Tuesday, February 23, 2010

Overthrowing the Tyrant

All things must change, because things are subject to change. That means that all of our creations, all of our bodies, all of our ideas must change. To resist this change is to be subject to the illusion of permanance. To find a way to help things change in rational ways is what many are being called to do at this time. 2010 could be a year of positive transformation, or it could be a year of negative stagnation. The choice is as it always is, up to the choosers. Most of us choose to not choose, in fact, we choose to not even educate ourselves enough to be capable of making the informed choice. This is why we are ruled by others instead of being the rulers of our selves.
An ego with a master is a tool, whereas an ego without a master tops from the bottom. When we are controlled by the machine of our automatic responses, by our pathologies, by our unconscious drives, we are at the mercy of a petty tyrant indeed. We all have the responsibility to overthrow this tyrant, before we move on to the other oppressive forces in the world. Otherwise we become what we beheld, we begin to live out the oppressive circumstances we attempted to conquer. We must empower our true selves, and overthrow the tyrant within, because we live in very interesting times. We test the limits of natural systems by imposing artificial systems on top of them. This leads to ruin, to deprivation, and to an unfortunately natural population loss. We can choose this path. But should we?
We are called to transcend the myth of the phoenix, by regenerating before the ashes of dissolution. The only path to do this that I see is by becoming agents of transformation. By internally bringing the tyrant of the ego to heel, to serve the true self, and through the freedom gained from smashing the shackles of our own limitations, using that freedom to help others free themselves. Liberty can move to the next level, but it will take all of us challenging ourselves to make it so.

Thursday, February 18, 2010

The Theory.

So, here's a blog, a chance to make my voice heard through the power of social connectivity. I'm excited for it, and for the first post I'll just posit a theory.

Humanity's next goal is to become globally interconnected, and focused locally on radical interdependence. This is real freedom, and leaves room for the true power of enlightened individualism, while recognizing the adage that "no person is an island". Let's break it down.

Global Interconnectivity- This goal is already in process, but will continue to unfold as time passes. This is the promise of the internet, that people all over the world will be able to understand each other to a greater extent and grow their own autonomy through seeds planted from around the world. We can actually as a species learn best practices, and radically improve our efficiency in the use of global resources. The long term goal here is simple and unassailable, and only seems radical if a person is wearing blinders. This goal is for humanity to live in balance with natural systems rather than living in systems that naturally oppose balance.

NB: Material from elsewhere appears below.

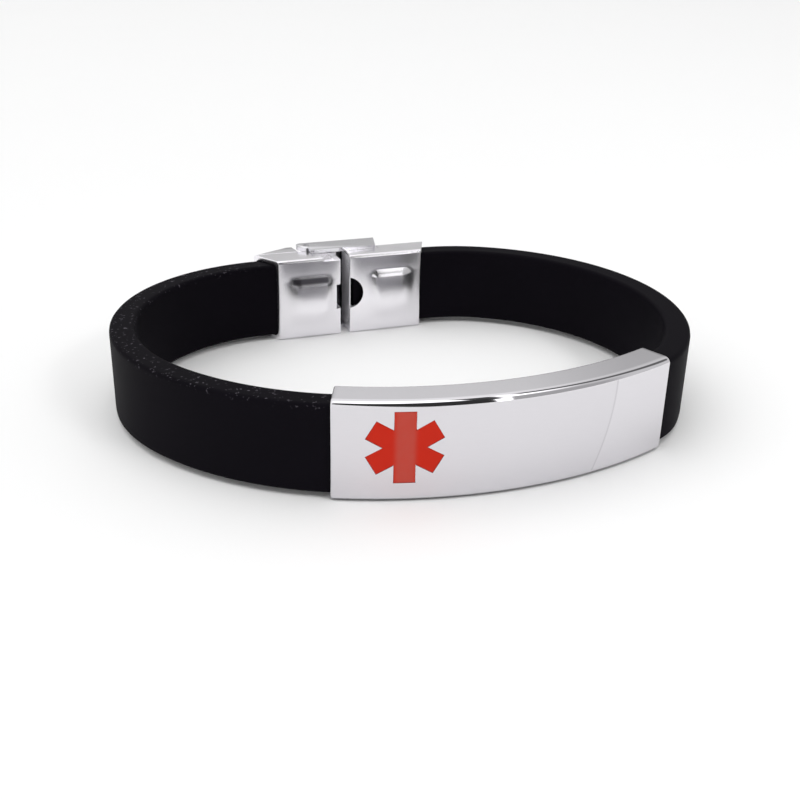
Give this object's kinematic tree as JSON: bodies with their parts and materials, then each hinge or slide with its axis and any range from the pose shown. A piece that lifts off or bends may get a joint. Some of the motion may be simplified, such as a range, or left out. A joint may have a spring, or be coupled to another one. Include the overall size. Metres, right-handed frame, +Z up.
{
  "type": "medical alert bracelet",
  "caption": "Silicone strap bracelet with a curved polished steel plate that carries an inlaid red star, closed by a fold-over clasp with crimped end caps.",
  "frame": {"origin": "middle of the whole bracelet at the level it rests on, the bracelet standing on the lower edges of its plate and clasp", "axes": "+Z up along the axis of the loop, -Y towards the plate, +Y towards the clasp, +X to the right as seen from the plate's side"},
  "size_m": [0.083, 0.0654, 0.0142],
  "materials": {
    "silicone": "matte moulded silicone rubber, black",
    "polished_steel": "mirror polished stainless steel",
    "red_enamel": "baked red enamel inlay",
    "clasp_steel": "tumbled and polished stainless steel",
    "cover_steel": "polished stainless steel sheet",
    "pin_steel": "drawn stainless steel wire"
  },
  "bodies": {
    "bracelet": {"strap": "silicone", "id_plate": "polished_steel", "medical_star": "red_enamel", "left_end_cap": "clasp_steel", "right_end_cap": "clasp_steel", "hinge_pin": "pin_steel"},
    "cover": {"clasp_cover": "cover_steel"}
  },
  "joints": [
    {"name": "cover_swing", "type": "hinge", "parent": "bracelet", "child": "cover", "pos_m": [-0.00614, 0.03105, 0.0068], "axis": [0, 0, 1], "range_deg": [0, 100]}
  ]
}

Local Interdependence- Local interdependence means that the fundamentals to life and society are home grown. Drinking primarily local water, eating primarily local food, and building and creating our own local products. The basics should all be sustainably made, and made close to home so that breakdowns in the global supply chain do not have the capacity to cripple local livelihoods. It also presupposes that the local community has to interact with each other to survive and thrive. Imagine the intensity of creativity that such a movement would engender. Also if you will, imagine the new cultural flowering that would take root from such a movement.

Enlightened Individualism- There is a simple tenet that many cultures have used throughout history. Do as you will, as long as you do not infringe on the rights of others. Individual freedom is an absolute pre-requisite to creative leaps into the future, it is the bane of all repressive systems as a free individual will stand up to preserve that freedom. This is not the petty individualism of "nobody tells me what to do" which judges the individual as perfect. This idea is very obviously and patently false. But full individual potential for freedom is the field where genius manifests most often. We can always use more genius.